Today, the union bureaucracy openly support Delivering For America. NALC President Brian Renfroe falsely claimed to WSWS reporters last year that job cuts would not take place under the new deal. NALC also went behind workers’ backs to sign a Memorandum of Understanding to establish an invasive new monitoring system, The Technology Integrated Alternate Route Evaluation and Adjustment Process (TIAREAP), which automatically writes up workers for “stationary events” while on their routes. This computerized harassment program contributed to the heat-related death of Dallas-area letter carrier Eugene Gates in 2023.

The other postal unions are doing the same thing. The National Rural Letter Carriers Association has signed off on a new compensation system that has slashed wages by tens of thousands of dollars per year, and the American Postal Workers Union, which covers postal clerks and other “inside” positions, has done nothing to seriously oppose facility closures and consolidations.
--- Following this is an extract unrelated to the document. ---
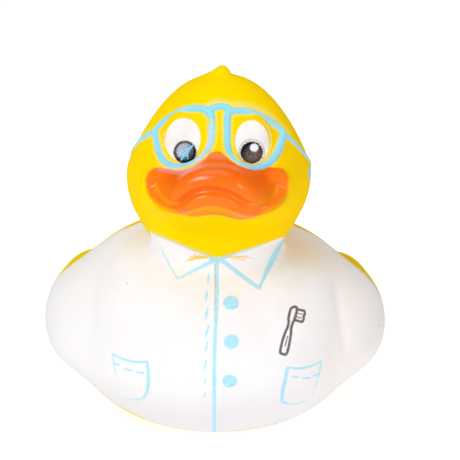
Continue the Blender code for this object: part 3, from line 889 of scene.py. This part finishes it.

The delay in voting and the issues behind it also raise questions about the integrity of the vote. It should be recalled that the 2022 United Auto Workers union leadership election, also conducted via mail, resulted in more ballots returned as “undeliverable” than were actually cast. Will Lehman, a socialist autoworker who ran for UAW president against the bureaucracy, has filed a lawsuit against the Department of Labor.

The APWU’s last contract vote was marred by a similarly low turnout, with only 36,032 out of around 200,000 members casting votes in favor of the deal, or 18 percent.

This poses the need for rank-and-file oversight over the balloting, including the mailing, collecting and counting of ballots.

But the vote is only one aspect of a wider process that is totally illegitimate. Even if the contract is defeated, the issue will then go to binding arbitration because of anti-worker laws—flagrantly violating the First Amendment right to free speech—which ban USPS and other federal workers from striking.

In other words, for USPS administrators it is “heads I win, tails you lose.” Either workers must accept the contract or, if they reject it, it will then be imposed by an arbitrator with minor changes. It should be recalled that in the struggle against railroaders in 2022, the federal government used a Presidential Emergency Board and then an act of Congress to shove a sellout contract down workers’ throats.

If workers are to win their demands, they cannot accept this framework which binds them hand and foot. The union bureaucracy upholds this system because it gives them ammunition against a restive rank and file. Meanwhile, the new government headed by convicted criminal Donald Trump, will violate the US Constitution whenever it suits their purpose.

The development of rank-and-file committees is the only viable solution to this false “choice” between accepting either the contract or binding arbitration. The Postal Workers Rank-and-File Committee gives workers a forum to discuss strategy and organize all action which they see as necessary in order to save USPS and the jobs of hundreds of thousands of postal workers.